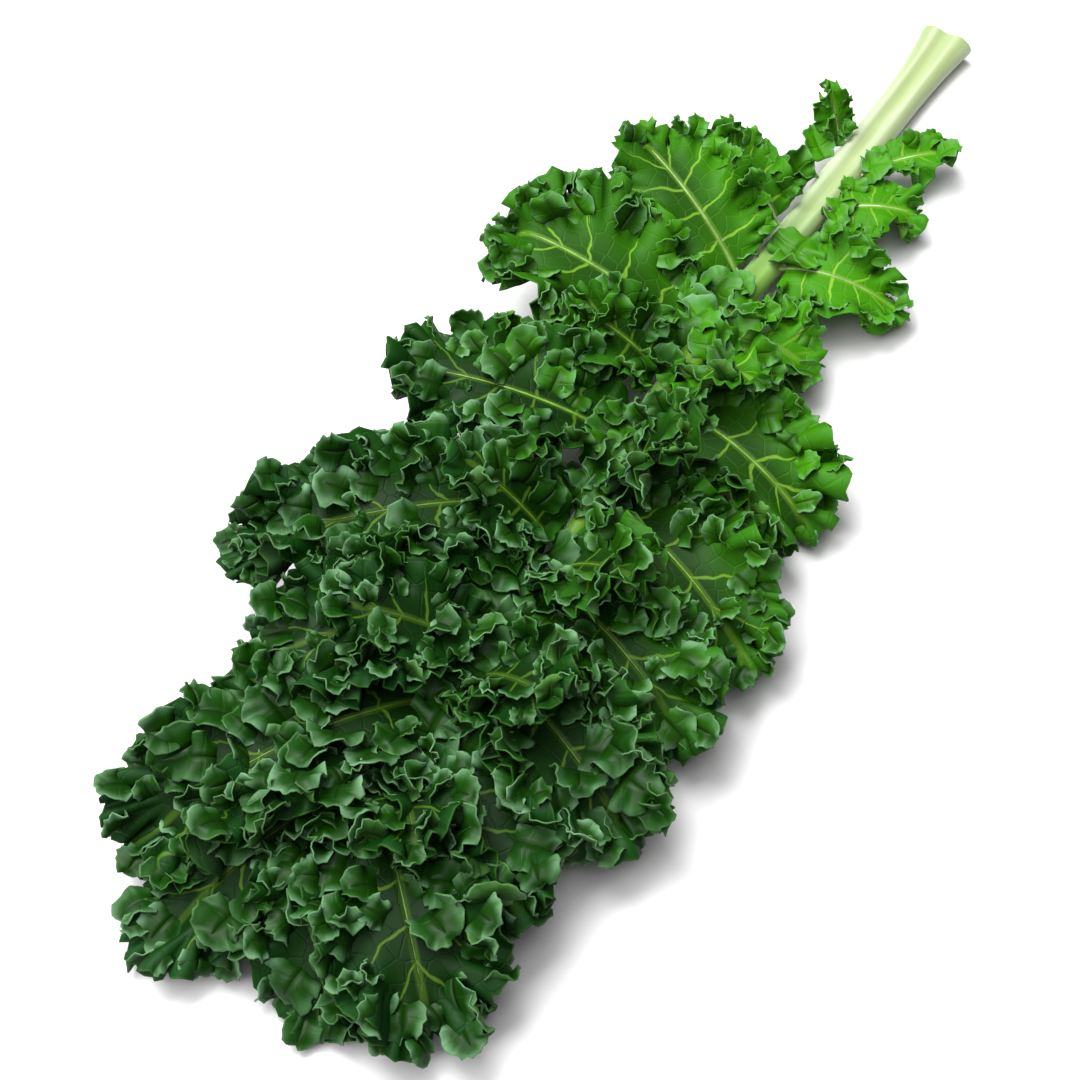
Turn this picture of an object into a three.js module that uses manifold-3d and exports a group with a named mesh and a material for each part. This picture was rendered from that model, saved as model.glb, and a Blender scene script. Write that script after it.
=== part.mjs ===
// A curly kale leaf, picked and laid on its back on a flat surface. Millimetres, +Z up.
//
// The leaf grew as one piece, in two colours. The pale stalk is the leaf stem, the midrib that it runs
// into, and a side rib for each lobe. The green blade grows on both sides of the midrib, which parts it
// as far as the leaf's tip, so each half is a body of its own. Each half is made of lobes: fans that are
// smooth round their rib and ruffled towards the edge, because a kale leaf's edge grows about three
// times as long as the lobe it belongs to.
//
// Along the leaf, places are given by "at", the distance from the stalk's cut end towards the tip.
import * as THREE from "three";
import { mergeVertices } from "three/addons/utils/BufferGeometryUtils.js";
import Module from "manifold-3d";

const wasm = await Module();
wasm.setup();

// Driving dimensions of the blade.
const BLADE_THICKNESS = 0.8;
const GAP = 0.5; // between the stalk and the blade, and between the blade's halves and the midline
const WAVE_LENGTH = 21; // of one ruffle, along the lobe's edge before it ruffles
const RUFFLE_DEPTH = 7; // how far a full-size lobe's edge swings to either side
const RUFFLE_START = 0.25; // where the ruffles start, on the way from the rib to the edge
const OVERHANG = 0.2; // how far a ruffle leans over its neighbours, as a share of its depth
const PULL_IN = 0.2; // how far a ruffle's crest is drawn back towards the rib, as a share of its depth
const ROLL_DEPTH = 0.07; // of the slow waves of a whole lobe, as a share of its reach
const ROLLS = 2.4; // how many of them there are round a lobe
const FAN = (150 * Math.PI) / 180; // a lobe's edge runs this far round its middle, either way
const FAN_ENDS = 0.86; // the share of that from which the edge calms down towards the midrib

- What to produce
All of the material above needs to be copied exactly.

- The solution
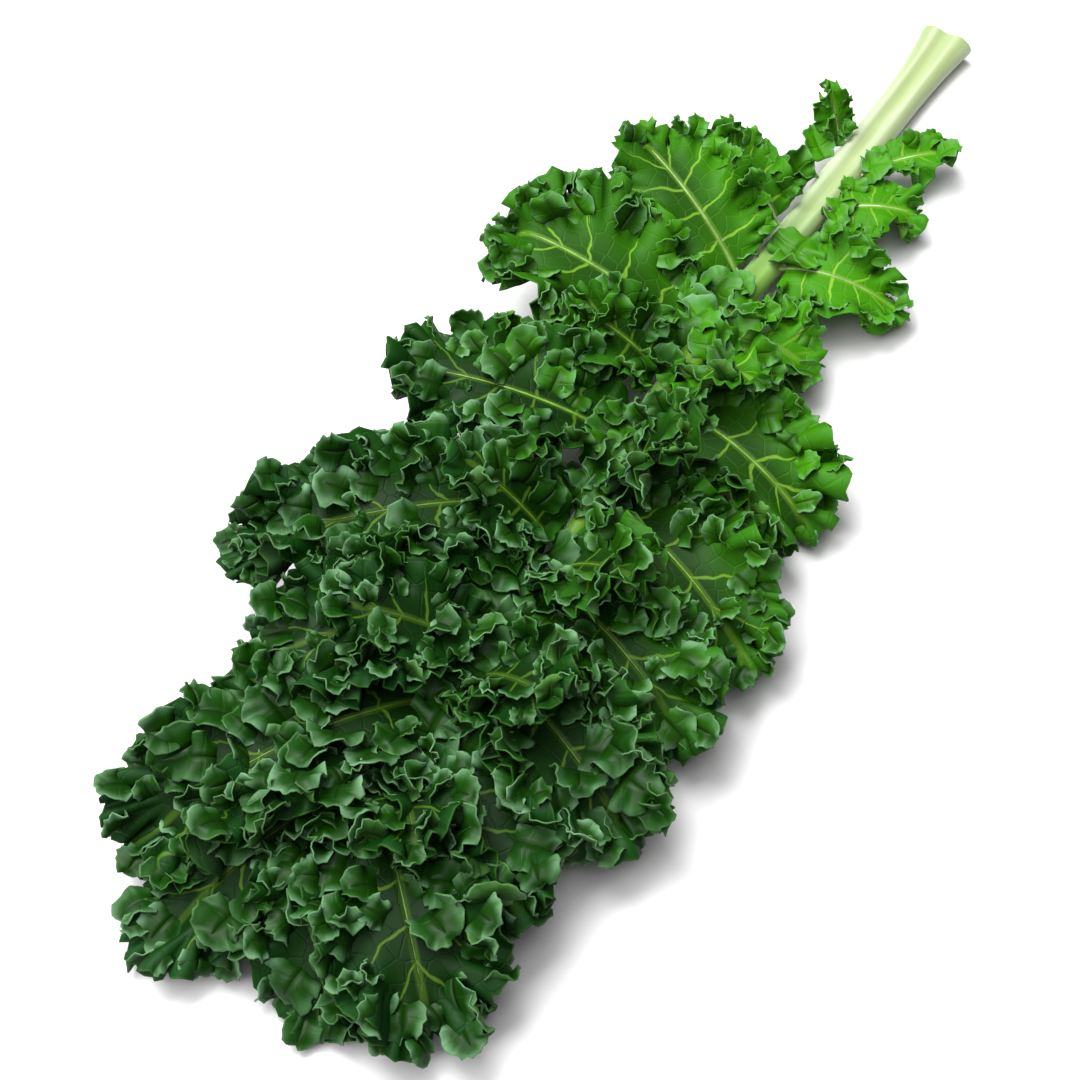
Turn this picture of an object into a three.js module that uses manifold-3d and exports a group with a named mesh and a material for each part. This picture was rendered from that model, saved as model.glb, and a Blender scene script. Write that script after it.
=== part.mjs ===
// A curly kale leaf, picked and laid on its back on a flat surface. Millimetres, +Z up.
//
// The leaf grew as one piece, in two colours. The pale stalk is the leaf stem, the midrib that it runs
// into, and a side rib for each lobe. The green blade grows on both sides of the midrib, which parts it
// as far as the leaf's tip, so each half is a body of its own. Each half is made of lobes: fans that are
// smooth round their rib and ruffled towards the edge, because a kale leaf's edge grows about three
// times as long as the lobe it belongs to.
//
// Along the leaf, places are given by "at", the distance from the stalk's cut end towards the tip.
import * as THREE from "three";
import { mergeVertices } from "three/addons/utils/BufferGeometryUtils.js";
import Module from "manifold-3d";

const wasm = await Module();
wasm.setup();

// Driving dimensions of the blade.
const BLADE_THICKNESS = 0.8;
const GAP = 0.5; // between the stalk and the blade, and between the blade's halves and the midline
const WAVE_LENGTH = 21; // of one ruffle, along the lobe's edge before it ruffles
const RUFFLE_DEPTH = 7; // how far a full-size lobe's edge swings to either side
const RUFFLE_START = 0.25; // where the ruffles start, on the way from the rib to the edge
const OVERHANG = 0.2; // how far a ruffle leans over its neighbours, as a share of its depth
const PULL_IN = 0.2; // how far a ruffle's crest is drawn back towards the rib, as a share of its depth
const ROLL_DEPTH = 0.07; // of the slow waves of a whole lobe, as a share of its reach
const ROLLS = 2.4; // how many of them there are round a lobe
const FAN = (150 * Math.PI) / 180; // a lobe's edge runs this far round its middle, either way
const FAN_ENDS = 0.86; // the share of that from which the edge calms down towards the midrib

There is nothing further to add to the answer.